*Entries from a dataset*
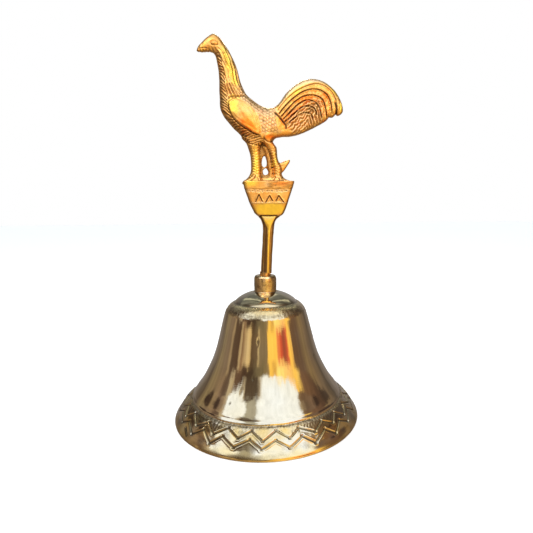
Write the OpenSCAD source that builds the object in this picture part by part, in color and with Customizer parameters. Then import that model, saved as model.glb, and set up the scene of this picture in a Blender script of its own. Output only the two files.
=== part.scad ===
// Small brass hand bell with a rooster handle, for household worship.
// Frame: +Z up, origin at the centre of the bell's lip plane, on its axis.
// The rooster stands in the XZ plane and faces -X. All sizes in millimetres.

/* [Bell] */
// Radius of the bell at its lip, to the widest point
lip_r = 37.95; // [37.6:0.05:38.3]
// Height of the bell from the lip to the collar seat on the crown
crown_z = 51.7; // [51.4:0.1:52]
// Radius of the hole through the crown for the handle's shank
crown_hole_r = 2.05; // [2:0.01:2.1]
// Thickness of the crown under the collar
crown_t = 3.1; // [2.8:0.1:3.2]
// Depth of the turned ring line above the zigzag band
ring_depth = 0.25; // [0.1:0.05:0.4]

/* [Collar] */
// Largest radius of the turned collar between bell and stem
collar_r = 4.62; // [4.4:0.02:4.8]
// Height of the collar
collar_h = 6.6; // [6.3:0.1:6.7]
// Radius of the collar's bore
collar_bore_r = 1.97; // [1.95:0.01:2]
// Radius of the conical recess that the stem's foot sits in
recess_r = 2.5; // [2.45:0.01:2.6]

/* [Handle] */
// Radius of the handle's round shank, threaded at its lower end
shank_r = 1.9; // [1.88:0.01:1.92]
// Radius of the stem at its foot
stem_r = 2.2; // [2.18:0.01:2.25]
// Lean of the stem towards the tail, in degrees
stem_lean = 4; // [3:0.5:5]
// Half thickness of the rooster's body, front to back of the casting
body_y = 4.6; // [4:0.1:5]
// Half thickness of the tail
tail_y = 2.3; // [1.8:0.1:2.6]
// Half depth of the pedestal at its top
pedestal_y = 4.7; // [4:0.1:5]
// Thickness of the two filed flats at the end of the shank
tongue_t = 1.2; // [1.1:0.05:1.3]

/* [Fasteners] */
// Outer radius of the washer under the crown
washer_r = 4.5; // [4.2:0.1:5]
// Thickness of the washer
washer_t = 0.8; // [0.6:0.1:1]
// Width of the hexagon nut across its flats
nut_af = 7; // [6.8:0.1:7.2]
// Height of the nut
nut_h = 3.2; // [3:0.1:3.2]

/* [Clapper] */
// Radius of the link's wire
wire_r = 0.5; // [0.45:0.01:0.52]
// Radius of the link, to the middle of its wire
link_r = 2.6; // [2.58:0.01:2.65]
// Radius of the holes that the link passes through
eye_r = 1.2; // [1.18:0.01:1.22]
// Radius of the clapper's rod
rod_r = 1.2; // [1.1:0.05:1.25]
// Radius of the clapper's ball
ball_r = 6; // [5.6:0.1:6]
// Height of the middle of the ball above the lip plane
ball_z = 8.2; // [8.1:0.1:8.6]

/* [Hidden] */
$fn = 96;

// Height of the stem's seat inside the collar, from the collar's foot
seat_h = 5.35;
foot_z = crown_z + seat_h;
// Heights down the inside of the bell
inner_z = crown_z - crown_t;
washer_z = inner_z - washer_t;
nut_z = washer_z - nut_h;
tongue_z = nut_z - 2.4;          // middle of the hole in the shank's end
link_z = tongue_z - 0.39 - link_r; // middle of the link
eye_z = link_z - link_r - 0.39;  // middle of the hole in the clapper's eye

// Rooster: sections across the head, neck, body and tail. Each is
// [lower or front edge x, z, upper or back edge x, z, half thickness]
head_neck = [
  [-24.6, 144.4, -24.4, 144.9, 0.3],
  [-23.3, 144.0, -23.5, 146.6, 1.0],
  [-21.6, 144.0, -21.1, 148.7, 1.7],
  [-19.8, 144.1, -18.5, 150.3, 2.3],
  [-18.5, 143.8, -16.4, 149.5, 2.7],
  [-17.7, 142.7, -14.2, 147.0, 2.8],
  [-17.2, 140.3, -12.2, 143.8, 2.8],
  [-16.7, 136.5, -10.0, 139.0, 2.8],
  [-16.4, 132.2, -8.8, 135.0, 3.0],
  [-16.4, 127.6, -7.9, 131.5, 3.4]];
body_secs = [
  [-16.1, 122.8, -6.3, 128.7, 4.0],
  [-13.5, 118.4, -3.2, 126.1, body_y - 0.2],
  [-10.2, 114.8, 0.0, 124.3, body_y],
  [-6.6, 111.8, 3.0, 123.4, body_y],
  [-0.8, 110.8, 4.8, 124.1, body_y - 0.6],
  [4.2, 112.7, 7.0, 126.4, body_y - 1.4]];
tail_secs = [
  [8.5, 112.9, 10.6, 130.6, tail_y + 0.3],
  [12.6, 113.4, 14.8, 133.4, tail_y],
  [16.8, 114.8, 18.8, 134.5, tail_y],
  [20.8, 116.8, 22.6, 134.0, tail_y - 0.1],
  [24.4, 118.8, 26.2, 132.0, tail_y - 0.3],
  [27.4, 120.5, 28.9, 129.2, tail_y - 0.5],
  [29.6, 121.3, 30.6, 126.0, tail_y - 0.9],
  [30.8, 122.3, 31.3, 123.9, 0.7]];
front_leg = [
  [-9.0, 116.0, 0.0, 114.5, 3.4],
  [-6.6, 111.0, -1.2, 110.4, 2.7],
  [-5.4, 107.4, -1.4, 107.2, 2.1],
  [-4.9, 103.0, -1.1, 103.0, 1.9],
  [-5.0, 100.0, -0.9, 100.0, 1.9],
  [-5.9, 97.6, -0.6, 97.6, 2.2],
  [-7.6, 95.9, 0.0, 95.9, 2.8],
  [-7.6, 94.6, 0.0, 94.6, 2.8]];
rear_leg = [
  [0.0, 114.0, 6.0, 113.6, 3.3],
  [0.8, 110.6, 4.2, 110.9, 2.4],
  [2.0, 107.6, 5.3, 108.0, 2.0],
  [3.1, 104.2, 6.0, 104.0, 1.8],
  [3.5, 100.6, 6.8, 100.6, 1.8],
  [3.4, 98.0, 7.6, 98.0, 2.1],
  [2.8, 95.9, 10.4, 95.9, 2.7],
  [2.8, 94.6, 10.4, 94.6, 2.7]];
// Pedestal and the flare under it: [middle x, z, half width, half depth]
pedestal = [
  [1.95, 95.8, 9.9, pedestal_y - 0.2],
  [1.95, 95.3, 10.1, pedestal_y],
  [1.9, 91.0, 8.7, pedestal_y - 0.6],
  [1.95, 84.2, 6.1, pedestal_y - 1.4],
  [2.05, 82.6, 5.0, pedestal_y - 1.9],
  [1.9, 81.0, 3.3, 2.6],
  [1.75, 78.6, 2.2, 2.1]];

// A ring of points round one section; k squares it off
function seg_ring(s, n) = [for (i = [0:n-1]) let (a = 360*i/n)
  [(s[0]+s[2])/2 + (s[2]-s[0])/2*cos(a), s[4]*sin(a),
   (s[1]+s[3])/2 + (s[3]-s[1])/2*cos(a)]];
function sq(v, k) = sign(v)*pow(abs(v), k);
function box_ring(s, n) = [for (i = [0:n-1]) let (a = 360*i/n)
  [s[0] + s[2]*sq(cos(a), 0.45), s[3]*sq(sin(a), 0.45), s[1]]];

// Closed skin over a list of rings that all have n points
module skin(rings, n) {
  m = len(rings);
  pts = [for (r = rings) for (p = r) p];
  polyhedron(points = pts, faces = concat(
    [[for (i = [0:n-1]) n-1-i]],
    [for (j = [0:m-2]) for (i = [0:n-1]) let (k = (i+1) % n) each
      [[j*n+i, j*n+k, (j+1)*n+k], [j*n+i, (j+1)*n+k, (j+1)*n+i]]],
    [[for (i = [0:n-1]) (m-1)*n+i]]), convexity = 8);
}

module bell_shell() color([0.72, 0.6, 0.36]) rotate_extrude($fn = 192) polygon([
  [crown_hole_r, inner_z], [6.5, inner_z], [9, 47.8], [11.6, 46.4],
  [13.4, 44.6], [14.7, 42.2], [15.8, 38.8], [16.9, 34.4], [18.1, 29.8],
  [19.7, 25.2], [21.8, 20.6], [23.9, 16.6], [26.4, 12.9], [28.6, 9.7],
  [31.6, 6.4], [34.2, 2.8], [35.6, 0], [lip_r - 0.8, 0], [lip_r - 0.2, 0.3],
  [lip_r, 0.9], [lip_r - 0.45, 1.6], [36.22, 3.3], [34.65, 5.7], [31.5, 8.6],
  [30.75 - ring_depth, 9.3], [30.55 - ring_depth, 9.8], [29.9, 10.7],
  [29.21, 11.8], [26.45, 15.6], [24.08, 19.9], [21.92, 24.6], [20.33, 29.3],
  [19.07, 34.1], [17.92, 38.8], [16.88, 42.6], [16.3, 44.2], [15.47, 45.5],
  [14.4, 46.6], [13.3, 47.3], [12.7, 47.7], [11.6, 48.7], [9.8, 49.9],
  [7.6, 50.9], [5.8, 51.5], [4.9, crown_z], [crown_hole_r, crown_z]]);

module handle_casting() color([0.86, 0.62, 0.24]) difference() {
  union() {
    // rooster
    skin([for (s = concat(head_neck, body_secs, tail_secs)) seg_ring(s, 20)], 20);
    skin([for (s = front_leg) seg_ring(s, 14)], 14);
    skin([for (s = rear_leg) seg_ring(s, 14)], 14);
    // spur
    translate([0, 0.9, 0]) rotate([90, 0, 0]) linear_extrude(1.8) polygon([
      [4.5, 101.8], [6.6, 102.8], [8.2, 103.6], [10.3, 104.1], [9.9, 102.4],
      [8.6, 100.7], [7.3, 99.2], [4.5, 98.5]]);
    // thin web of flash between the legs
    translate([0, 0.6, 0]) rotate([90, 0, 0]) linear_extrude(1.2) difference() {
      polygon([[-3, 111], [3, 111], [4.5, 106], [4.5, 95], [-3, 95]]);
      polygon([[-0.7, 102.3], [-0.6, 104.4], [0.3, 106.1], [1.2, 104.9],
               [1.4, 103], [0.9, 101.7]]);
      polygon([[-0.3, 100], [0.2, 101], [1.7, 100.8], [1.9, 99.5], [1.2, 98.4],
               [0.2, 98.4]]);
    }
    // pedestal, flaring in to the stem
    skin([for (s = pedestal) box_ring(s, 28)], 28);
    // stem
    translate([0.2, 0, foot_z + 1.5]) rotate([0, stem_lean, 0])
      cylinder(h = 22, r1 = stem_r, r2 = stem_r + 0.15);
    translate([0, 0, foot_z]) cylinder(h = 1.6, r = stem_r - 0.05);
    // shank, threaded below the crown and filed flat at its end
    translate([0, 0, nut_z - 0.4]) cylinder(h = 58 - nut_z, r = shank_r);
    intersection() {
      union() {
        translate([0, 3, tongue_z]) rotate([90, 0, 0]) cylinder(h = 6, r = shank_r);
        translate([-shank_r, -3, tongue_z]) cube([2*shank_r, 6, 2.6]);
      }
      translate([-3, -tongue_t/2, tongue_z - 3]) cube([6, tongue_t, 6]);
      translate([0, 0, tongue_z - 3]) cylinder(h = 7, r = shank_r);
    }
  }
  // hole for the link
  translate([0, 4, tongue_z]) rotate([90, 0, 0]) cylinder(h = 8, r = eye_r);
}

module neck_collar() color([0.66, 0.53, 0.3]) translate([0, 0, crown_z])
  rotate_extrude() polygon([
    [collar_bore_r, 0], [collar_r - 0.25, 0], [collar_r - 0.08, 0.5],
    [collar_r, 2.2], [collar_r, 3.8], [collar_r - 0.1, 5.2],
    [collar_r - 0.3, 6], [collar_r - 0.75, collar_h - 0.1],
    [collar_r - 1, collar_h], [recess_r, collar_h],
    [recess_r - 0.25, collar_h - 0.5], [recess_r - 0.29, seat_h],
    [collar_bore_r, seat_h]]);

module crown_washer() color([0.8, 0.66, 0.35]) translate([0, 0, washer_z])
  difference() {
    cylinder(h = washer_t, r = washer_r);
    translate([0, 0, -1]) cylinder(h = washer_t + 2, r = crown_hole_r);
  }

module crown_nut() color([0.75, 0.75, 0.73]) translate([0, 0, nut_z])
  difference() {
    cylinder(h = nut_h, r = nut_af/2/cos(30), $fn = 6);
    translate([0, 0, -1]) cylinder(h = nut_h + 2, r = shank_r + 0.03);
  }

module hanger_link() color([0.7, 0.7, 0.7]) translate([0, 0, link_z])
  rotate([0, 90, 0]) rotate_extrude()
    translate([link_r, 0]) circle(r = wire_r, $fn = 32);

module clapper_rod() color([0.78, 0.64, 0.36]) {
  difference() {
    union() {
      translate([0, tongue_t/2, eye_z]) rotate([90, 0, 0])
        cylinder(h = tongue_t, r = 1.9);
      translate([0, tongue_t/2, 0]) rotate([90, 0, 0])
        linear_extrude(tongue_t) polygon([[-1.88, eye_z + 0.2],
          [1.88, eye_z + 0.2], [1.88, eye_z - 0.8], [1.1, eye_z - 3.2],
          [-1.1, eye_z - 3.2], [-1.88, eye_z - 0.8]]);
      translate([0, 0, eye_z - 2.2 - (eye_z - 4.6)])
        cylinder(h = eye_z - 4.6, r = rod_r);
      // riveted end under the ball
      translate([0, 0, ball_z - 6.3]) cylinder(h = 0.62, r1 = 1.1, r2 = 1.7);
    }
    translate([0, 2, eye_z]) rotate([90, 0, 0]) cylinder(h = 4, r = eye_r);
  }
}

module clapper_ball() color([0.8, 0.63, 0.3]) translate([0, 0, ball_z])
  difference() {
    sphere(r = ball_r);
    translate([0, 0, -ball_r]) cylinder(h = 2*ball_r, r = rod_r + 0.02);
    translate([0, 0, -ball_r - 1]) cylinder(h = 1.33, r = 3);
  }

bell_shell();
handle_casting();
neck_collar();
crown_washer();
crown_nut();
hanger_link();
clapper_rod();
clapper_ball();
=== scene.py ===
import math

import bpy
import numpy as np
from mathutils import Matrix, Vector


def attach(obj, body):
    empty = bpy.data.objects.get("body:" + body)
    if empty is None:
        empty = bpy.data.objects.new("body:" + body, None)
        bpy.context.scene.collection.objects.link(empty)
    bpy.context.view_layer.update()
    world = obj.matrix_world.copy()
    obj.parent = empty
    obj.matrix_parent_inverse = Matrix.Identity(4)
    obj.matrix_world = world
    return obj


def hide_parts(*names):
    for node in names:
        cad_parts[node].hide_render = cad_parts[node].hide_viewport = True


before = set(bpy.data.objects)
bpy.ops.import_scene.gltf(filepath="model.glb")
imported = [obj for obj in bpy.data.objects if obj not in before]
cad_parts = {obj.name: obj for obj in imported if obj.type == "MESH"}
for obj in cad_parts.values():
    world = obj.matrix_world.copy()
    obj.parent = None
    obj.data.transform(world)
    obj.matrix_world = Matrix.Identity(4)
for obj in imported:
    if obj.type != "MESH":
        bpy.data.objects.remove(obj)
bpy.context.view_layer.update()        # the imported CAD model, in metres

MM = 0.001

# ---------------------------------------------------------------- camera
scene = bpy.context.scene
cam_data = bpy.data.cameras.new("camera")
cam = bpy.data.objects.new("camera", cam_data)
scene.collection.objects.link(cam)
scene.camera = cam
cam_data.sensor_fit = "HORIZONTAL"
cam_data.sensor_width = 36.0
cam_data.lens = 28.03
cam_data.shift_x = -0.0403
cam_data.shift_y = 0.0
cam_data.clip_start = 0.01
cam_data.clip_end = 20.0
cam_data.dof.use_dof = False
cam.matrix_world = (
    Matrix.Translation((0.0, -0.1679, 0.0836))
    @ Matrix.Rotation(math.radians(-3.19), 4, "Z")
    @ Matrix.Rotation(math.radians(90 - 7.45), 4, "X")
    @ Matrix.Rotation(math.radians(-0.44), 4, "Z")
)


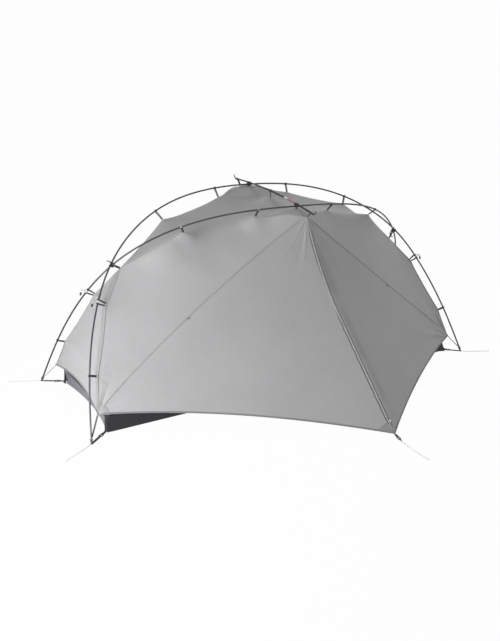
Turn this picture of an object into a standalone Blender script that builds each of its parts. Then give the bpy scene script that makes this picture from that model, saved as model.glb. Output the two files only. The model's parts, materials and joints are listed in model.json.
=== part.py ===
"""Backpacking tent for one sleeper, pitched.

A fly hangs by clips under two long poles that cross at the foot end and at the head end. A short ridge
pole lies across the two arches and holds up the peaks of the two vestibules. A bathtub floor and an
inner canopy stand under the fly.

Metres, +Z up. +X runs from the foot end to the head end, -Y is the front. The plane y = 0 mirrors
the tent. The ground is z = 0.
"""

import math

import bmesh
import bpy
import numpy as np
from mathutils import Vector

# Long poles: the route of the pole that has both its feet in front, foot end first
POLE_ROUTE = [
    (-1.200, -0.415, 0.000),
    (-1.130, -0.255, 0.310),
    (-1.017, -0.104, 0.600),
    (-0.880, 0.000, 0.792),
    (-0.500, 0.182, 1.008),
    (0.100, 0.265, 1.041),
    (0.660, 0.179, 0.931),
    (0.978, 0.000, 0.700),
    (1.098, -0.127, 0.500),
    (1.163, -0.304, 0.250),
    (1.200, -0.460, 0.000),
]
FOOT_END = 0
FOOT_CROSSING = 3
RIDGE_KNOT = 5
HEAD_CROSSING = 7
HEAD_END = 10
POLE_RADIUS = 0.0045
POLE_STEP = 0.032
FIRST_LEG_SHARE = 0.29
LAST_LEG_SHARE = 0.73
TIP_RADIUS = 0.0062
TIP_PEG_RADIUS = 0.0040
TIP_PEG = 0.016
TIP_SOCKET = 0.028
TIP_CHAMFER = 0.003
TIP_SIDES = 12

# Ridge pole
RIDGE_OVERHANG = 0.147
RIDGE_BOW = 0.020
RIDGE_SLEEVE_LENGTH = 0.060
RIDGE_SLEEVE_RADIUS = 0.0060
RIDGE_SLEEVE_PLACE = -0.165
RIDGE_TIP_LENGTH = 0.028
RIDGE_TIP_RADIUS = 0.0065
RIDGE_TIP_PLUG = 0.010
RIDGE_STRAP_HALF = 0.004
RIDGE_KNOTS = 9

# Fly
FABRIC = 0.0015
SEAM_GAP = 0.00035
APEX_GAP = 0.012
CLIP_DROP = 0.050
CROSSING_DROP = 0.055
HEAD_CROSSING_DROP = 0.064
# Where each clip sits on its pole: a knot of the route, and the length of pole from there
CLIP_PLACES = {
    "foot_low": (FOOT_END, 0.3520),
    "foot_guy": (FOOT_CROSSING, -0.2175),
    "foot_shoulder": (FOOT_CROSSING, 0.4175),
    "foot_roof": (RIDGE_KNOT, -0.2436),
    "head_roof": (RIDGE_KNOT, 0.2384),
    "head_shoulder": (HEAD_CROSSING, -0.3646),
    "head_guy": (HEAD_CROSSING, 0.2224),
    "head_low": (HEAD_END, -0.2963),
}
INSIDE = Vector((0.0, 0.0, 0.35))
PEAK_OUT = 0.106
PEAK_DROP = 0.035
CORNER_FOOT = Vector((0.070, 0.077, 0.120))
CORNER_HEAD = Vector((-0.065, 0.060, 0.100))
STAKE_X = 0.188
STAKE_REACH = 1.119
STAKE_RISE = 0.030
SPAN_SAG_SHARE = 0.030
HEM_RISE_END = 0.035
HEM_PULL_END = 0.020
HEM_PULL_FOOT = 0.083
HEM_PULL_HEAD = 0.040
HEM_RISE_FRONT = 0.014
ZIP_BEND = Vector((0.135, -0.600, 0.585))
ZIP_LEAD = Vector((0.120, -0.455, 0.765))
HOLLOW = 0.012
ROOF_SAG = 0.020
INTO_FRONT_DIRECTION = Vector((0.0, 0.8, -0.6))
PANEL_COLUMNS = 6
ZIP_SAMPLES = 24

# Fly clips
CLIP_GAP = 0.0005
CLIP_WALL = 0.0018
CLIP_WIDTH = 0.012
DOUBLE_CLIP_WIDTH = 0.0216
CLIP_MOUTH = math.radians(80)
STRAP_THICK = 0.0016
CLIP_SEGMENTS = 10
FIT_GAP = 0.0003

# Crossing clips and ridge hooks
HUB_HALF = 0.0135
HUB_DEPTH = 0.0170
HOOK_DEPTH = 0.0160
HUB_STRAP_HALF = 0.005
CHANNEL_GAP = 0.0005
CHANNEL_REACH = 0.050

# Floor and inner canopy
FLOOR_FOOT_SETBACK = 0.115
FLOOR_HEAD_SETBACK = 0.100
FLOOR_FOOT_X = POLE_ROUTE[FOOT_END][0] + FLOOR_FOOT_SETBACK
FLOOR_HEAD_X = POLE_ROUTE[HEAD_END][0] - FLOOR_HEAD_SETBACK
FLOOR_HALF_FOOT = 0.357
FLOOR_HALF_HEAD = 0.390
FLOOR_WALL = 0.100
FLOOR_FLARE = 0.006
FLOOR_FABRIC = 0.0016
CORNER_ROUND = 0.030
CANOPY_TOP = [
    (-0.780, 0.012, 0.690),
    (-0.480, 0.060, 0.845),
    (-0.130, 0.120, 0.915),
    (0.110, 0.140, 0.925),
    (0.330, 0.120, 0.895),
    (0.620, 0.060, 0.790),
    (0.870, 0.012, 0.600),
]
CANOPY_ROWS = 6
CANOPY_END_FACES = 3
CANOPY_SIDE_FACES = 14
CANOPY_INSET = 0.010
CANOPY_LIFT = 0.0008
DOOR_CENTRE_X = 0.190
DOOR_RADIUS = 0.400
DOOR_RISE = 0.035
DOOR_GAP = 0.0008
DOOR_SEGMENTS = 18
DOOR_CUT_DEPTH = 0.060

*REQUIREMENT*
Repeat, character for character, the lines of the material above from the line with "bell_shell();" through the line with "for node in".

*RESULT FOR THIS EXERCISE*
bell_shell();
handle_casting();
neck_collar();
crown_washer();
crown_nut();
hanger_link();
clapper_rod();
clapper_ball();
=== scene.py ===
import math

import bpy
import numpy as np
from mathutils import Matrix, Vector


def attach(obj, body):
    empty = bpy.data.objects.get("body:" + body)
    if empty is None:
        empty = bpy.data.objects.new("body:" + body, None)
        bpy.context.scene.collection.objects.link(empty)
    bpy.context.view_layer.update()
    world = obj.matrix_world.copy()
    obj.parent = empty
    obj.matrix_parent_inverse = Matrix.Identity(4)
    obj.matrix_world = world
    return obj


def hide_parts(*names):
    for node in names:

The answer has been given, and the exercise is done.